Written instruction:
Repeat all of the data precisely.

Data block:

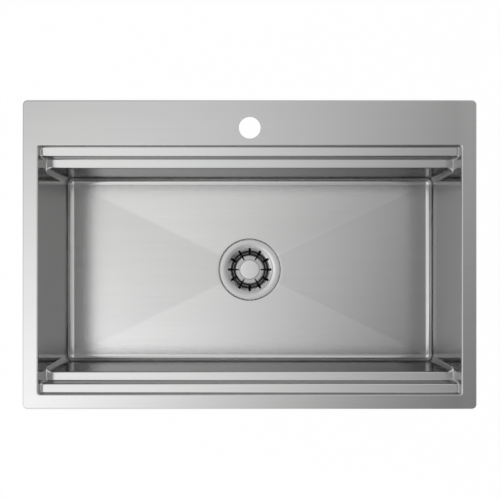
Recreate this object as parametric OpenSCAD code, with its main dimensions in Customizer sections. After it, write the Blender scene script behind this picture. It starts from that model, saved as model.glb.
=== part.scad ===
// Drop-in kitchen sink with a single bowl, a tap deck and two ledges front and rear.
// All lengths are in millimetres. X runs left to right, +Y to the tap deck, +Z up.
// The origin is on the axis of the bowl and its waste, at the top of the worktop.

/* [Rim and tap deck] */
// Overall width, left to right
sink_w = 735; // [680:1:800]
// Overall depth, front to rear
sink_d = 500; // [470:1:540]
// Height of the rim's top face above the worktop
rim_h = 3; // [2.6:0.1:5]
// Width of the rim in front of the bowl
front_rim = 24; // [24:0.5:34]
// Width of the rim at each side of the bowl
side_rim = 25; // [24:0.5:40]
// Width of the tap deck behind the bowl
tap_deck = 74; // [70:1:110]
// Radius of the rim's corners in plan
rim_corner_r = 8; // [7:0.5:20]
// Radius of the bowl opening's corners in plan
opening_corner_r = 3; // [2:0.5:6]
// Thickness of the steel sheet
sheet_t = 1.2; // [0.8:0.1:1.3]
// Inside radius of every fold in the sheet
fold_r = 1.3; // [0.9:0.1:1.6]
// How far the sheet round the opening is folded down below the worktop
skirt_depth = 2; // [1.5:0.5:6]

/* [Tap hole] */
// Diameter of the tap hole
tap_hole_d = 35; // [32:0.5:38]
// Distance from the rim's rear edge to the tap hole's centre
tap_hole_inset = 45; // [40:1:50]
// Width of the stiffening plate under the tap hole
tap_plate_w = 92; // [70:1:140]
// Depth of the stiffening plate, front to rear
tap_plate_d = 48; // [44:1:50]
// Thickness of the stiffening plate
tap_plate_t = 2; // [1.5:0.5:3]
// Radial room round the tap in the stiffening plate
tap_plate_room = 0.75; // [0.5:0.25:1.5]
// Corner radius of the stiffening plate
tap_plate_r = 6; // [2:1:12]

/* [Ledges] */
// Depth of the upper ledge below the rim's top
upper_ledge_drop = 17; // [12:1:24]
// Depth of the lower ledge below the rim's top
lower_ledge_drop = 53; // [40:1:70]
// Width of the upper ledge
upper_ledge_w = 15; // [10:0.5:20]
// Width of the lower ledge
lower_ledge_w = 15; // [13:0.5:20]

/* [Bowl and floor] */
// Depth from the rim's top to the edge of the floor
bowl_depth = 225; // [180:1:250]
// Radius of the bowl's upright corners and of the floor's rolled edge
bowl_corner_r = 10; // [9:0.5:12]
// How far the floor falls from its edge to the bowl's axis
floor_fall = 7; // [5:0.5:12]
// Diameter of the pressed recess for the waste
recess_d = 117; // [116:0.5:122]
// Depth of the recess below the floor's lowest point
recess_depth = 2; // [1.5:0.25:4]
// Diameter of the waste hole in the floor
waste_hole_d = 90; // [89.5:0.1:91]

/* [Worktop fixing] */
// Width of the foam seal under the rim
seal_w = 9; // [6:0.5:10]
// Gap between the round of the rim's folded edge and the foam seal
seal_gap = 0.2; // [0.1:0.1:1]
// Thickness of the worktop that the clips grip
worktop_t = 30; // [20:1:40]
// Distance from the rim's edge to each clip stud
stud_inset = 17; // [16.5:0.25:17.5]
// Diameter of the clip studs
stud_d = 5; // [4:0.5:5]
// Length of the clip studs
stud_length = 48; // [46:1:60]
// Distance of the front and rear clips from the bowl's middle
clip_x = 230; // [120:5:280]
// Distance of the side clips from the bowl's middle
clip_y = 95; // [50:5:140]
// Width of a clip claw
claw_w = 16; // [12:1:24]
// Thickness of a clip claw
claw_t = 1.5; // [1:0.1:1.6]
// Gap between the claw's heel and the sheet folded down round the opening
claw_heel_gap = 0.7; // [0.6:0.1:1.2]
// Height that the claw's toe stands up
toe_h = 6; // [4:0.5:8]
// Distance from the rim's edge to the outer face of the claw's toe
toe_inset = 6; // [4:0.5:8]
// Height of a clip nut
nut_h = 4; // [3:0.5:5]
// Width across the corners of a clip nut
nut_corners = 9.2; // [8:0.1:10]
// Diameter of a clip washer
washer_d = 12; // [10:0.5:14]
// Thickness of a clip washer
washer_t = 1; // [0.8:0.1:1.6]

/* [Sound pads] */
// Thickness of the pads
pad_t = 3; // [2:0.5:5]
// Height of the wall pads
pad_h = 105; // [60:5:120]
// Distance from the worktop's level down to the middle of the wall pads
pad_middle = 130; // [120:5:135]
// Length of the front and rear pads
long_pad = 430; // [200:10:600]
// Length of the left and right pads
short_pad = 210; // [100:10:280]
// Corner radius of the pads
pad_corner_r = 14; // [5:1:25]
// Width of the floor pad
floor_pad_w = 560; // [300:10:620]
// Depth of the floor pad
floor_pad_d = 280; // [180:10:300]
// Diameter of the opening in the floor pad round the waste
floor_pad_hole_d = 146; // [130:2:160]

/* [Waste] */
// Diameter of the waste's flange
flange_d = 114; // [112:0.5:115]
// Thickness of the waste's flange
flange_t = 1.5; // [1.2:0.1:2]
// Thickness of the gasket under the flange
gasket_t = 1; // [0.5:0.1:2]
// Outside diameter of the waste's cup
cup_d = 84; // [82:0.1:86]
// Thickness of the cup's wall
cup_wall = 1.3; // [1.1:0.1:1.5]
// Depth from the flange's top to the edge of the cup's bottom
cup_depth = 44; // [40:1:60]
// How far the cup's bottom slopes down to the outlet
cup_slope_h = 8; // [6:0.5:12]
// Outside diameter of the outlet
outlet_d = 47.8; // [44:0.1:50]
// Thickness of the outlet's wall
outlet_wall = 3.4; // [2.5:0.1:4]
// Length of the outlet below the cup
outlet_length = 24; // [18:1:40]
// Thickness of the rubber washer under the floor
rubber_t = 3; // [2:0.5:4]
// Outside diameter of the washers under the floor
under_washer_d = 112; // [106:1:114]
// Thickness of the slip ring
slip_ring_t = 1; // [0.6:0.1:1.5]
// Height of the lock nut
lock_nut_h = 12; // [9:1:16]
// Outside diameter of the lock nut's body
lock_nut_d = 100; // [98:1:102]
// Number of lugs on the lock nut
lock_nut_lugs = 8; // [6:1:12]
// Radial room between the cup and the rings round it
ring_room = 0.05; // [0.03:0.01:0.08]

/* [Strainer basket] */
// Thickness of the strainer's steel
basket_t = 0.8; // [0.6:0.05:1]
// Depth of the strainer's trough below the flange's top
trough_depth = 14; // [11:0.5:18]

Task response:
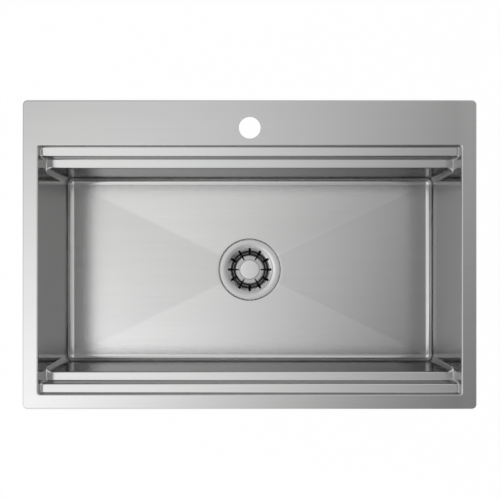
Recreate this object as parametric OpenSCAD code, with its main dimensions in Customizer sections. After it, write the Blender scene script behind this picture. It starts from that model, saved as model.glb.
=== part.scad ===
// Drop-in kitchen sink with a single bowl, a tap deck and two ledges front and rear.
// All lengths are in millimetres. X runs left to right, +Y to the tap deck, +Z up.
// The origin is on the axis of the bowl and its waste, at the top of the worktop.

/* [Rim and tap deck] */
// Overall width, left to right
sink_w = 735; // [680:1:800]
// Overall depth, front to rear
sink_d = 500; // [470:1:540]
// Height of the rim's top face above the worktop
rim_h = 3; // [2.6:0.1:5]
// Width of the rim in front of the bowl
front_rim = 24; // [24:0.5:34]
// Width of the rim at each side of the bowl
side_rim = 25; // [24:0.5:40]
// Width of the tap deck behind the bowl
tap_deck = 74; // [70:1:110]
// Radius of the rim's corners in plan
rim_corner_r = 8; // [7:0.5:20]
// Radius of the bowl opening's corners in plan
opening_corner_r = 3; // [2:0.5:6]
// Thickness of the steel sheet
sheet_t = 1.2; // [0.8:0.1:1.3]
// Inside radius of every fold in the sheet
fold_r = 1.3; // [0.9:0.1:1.6]
// How far the sheet round the opening is folded down below the worktop
skirt_depth = 2; // [1.5:0.5:6]

/* [Tap hole] */
// Diameter of the tap hole
tap_hole_d = 35; // [32:0.5:38]
// Distance from the rim's rear edge to the tap hole's centre
tap_hole_inset = 45; // [40:1:50]
// Width of the stiffening plate under the tap hole
tap_plate_w = 92; // [70:1:140]
// Depth of the stiffening plate, front to rear
tap_plate_d = 48; // [44:1:50]
// Thickness of the stiffening plate
tap_plate_t = 2; // [1.5:0.5:3]
// Radial room round the tap in the stiffening plate
tap_plate_room = 0.75; // [0.5:0.25:1.5]
// Corner radius of the stiffening plate
tap_plate_r = 6; // [2:1:12]

/* [Ledges] */
// Depth of the upper ledge below the rim's top
upper_ledge_drop = 17; // [12:1:24]
// Depth of the lower ledge below the rim's top
lower_ledge_drop = 53; // [40:1:70]
// Width of the upper ledge
upper_ledge_w = 15; // [10:0.5:20]
// Width of the lower ledge
lower_ledge_w = 15; // [13:0.5:20]

/* [Bowl and floor] */
// Depth from the rim's top to the edge of the floor
bowl_depth = 225; // [180:1:250]
// Radius of the bowl's upright corners and of the floor's rolled edge
bowl_corner_r = 10; // [9:0.5:12]
// How far the floor falls from its edge to the bowl's axis
floor_fall = 7; // [5:0.5:12]
// Diameter of the pressed recess for the waste
recess_d = 117; // [116:0.5:122]
// Depth of the recess below the floor's lowest point
recess_depth = 2; // [1.5:0.25:4]
// Diameter of the waste hole in the floor
waste_hole_d = 90; // [89.5:0.1:91]

/* [Worktop fixing] */
// Width of the foam seal under the rim
seal_w = 9; // [6:0.5:10]
// Gap between the round of the rim's folded edge and the foam seal
seal_gap = 0.2; // [0.1:0.1:1]
// Thickness of the worktop that the clips grip
worktop_t = 30; // [20:1:40]
// Distance from the rim's edge to each clip stud
stud_inset = 17; // [16.5:0.25:17.5]
// Diameter of the clip studs
stud_d = 5; // [4:0.5:5]
// Length of the clip studs
stud_length = 48; // [46:1:60]
// Distance of the front and rear clips from the bowl's middle
clip_x = 230; // [120:5:280]
// Distance of the side clips from the bowl's middle
clip_y = 95; // [50:5:140]
// Width of a clip claw
claw_w = 16; // [12:1:24]
// Thickness of a clip claw
claw_t = 1.5; // [1:0.1:1.6]
// Gap between the claw's heel and the sheet folded down round the opening
claw_heel_gap = 0.7; // [0.6:0.1:1.2]
// Height that the claw's toe stands up
toe_h = 6; // [4:0.5:8]
// Distance from the rim's edge to the outer face of the claw's toe
toe_inset = 6; // [4:0.5:8]
// Height of a clip nut
nut_h = 4; // [3:0.5:5]
// Width across the corners of a clip nut
nut_corners = 9.2; // [8:0.1:10]
// Diameter of a clip washer
washer_d = 12; // [10:0.5:14]
// Thickness of a clip washer
washer_t = 1; // [0.8:0.1:1.6]

/* [Sound pads] */
// Thickness of the pads
pad_t = 3; // [2:0.5:5]
// Height of the wall pads
pad_h = 105; // [60:5:120]
// Distance from the worktop's level down to the middle of the wall pads
pad_middle = 130; // [120:5:135]
// Length of the front and rear pads
long_pad = 430; // [200:10:600]
// Length of the left and right pads
short_pad = 210; // [100:10:280]
// Corner radius of the pads
pad_corner_r = 14; // [5:1:25]
// Width of the floor pad
floor_pad_w = 560; // [300:10:620]
// Depth of the floor pad
floor_pad_d = 280; // [180:10:300]
// Diameter of the opening in the floor pad round the waste
floor_pad_hole_d = 146; // [130:2:160]

/* [Waste] */
// Diameter of the waste's flange
flange_d = 114; // [112:0.5:115]
// Thickness of the waste's flange
flange_t = 1.5; // [1.2:0.1:2]
// Thickness of the gasket under the flange
gasket_t = 1; // [0.5:0.1:2]
// Outside diameter of the waste's cup
cup_d = 84; // [82:0.1:86]
// Thickness of the cup's wall
cup_wall = 1.3; // [1.1:0.1:1.5]
// Depth from the flange's top to the edge of the cup's bottom
cup_depth = 44; // [40:1:60]
// How far the cup's bottom slopes down to the outlet
cup_slope_h = 8; // [6:0.5:12]
// Outside diameter of the outlet
outlet_d = 47.8; // [44:0.1:50]
// Thickness of the outlet's wall
outlet_wall = 3.4; // [2.5:0.1:4]
// Length of the outlet below the cup
outlet_length = 24; // [18:1:40]
// Thickness of the rubber washer under the floor
rubber_t = 3; // [2:0.5:4]
// Outside diameter of the washers under the floor
under_washer_d = 112; // [106:1:114]
// Thickness of the slip ring
slip_ring_t = 1; // [0.6:0.1:1.5]
// Height of the lock nut
lock_nut_h = 12; // [9:1:16]
// Outside diameter of the lock nut's body
lock_nut_d = 100; // [98:1:102]
// Number of lugs on the lock nut
lock_nut_lugs = 8; // [6:1:12]
// Radial room between the cup and the rings round it
ring_room = 0.05; // [0.03:0.01:0.08]

/* [Strainer basket] */
// Thickness of the strainer's steel
basket_t = 0.8; // [0.6:0.05:1]
// Depth of the strainer's trough below the flange's top
trough_depth = 14; // [11:0.5:18]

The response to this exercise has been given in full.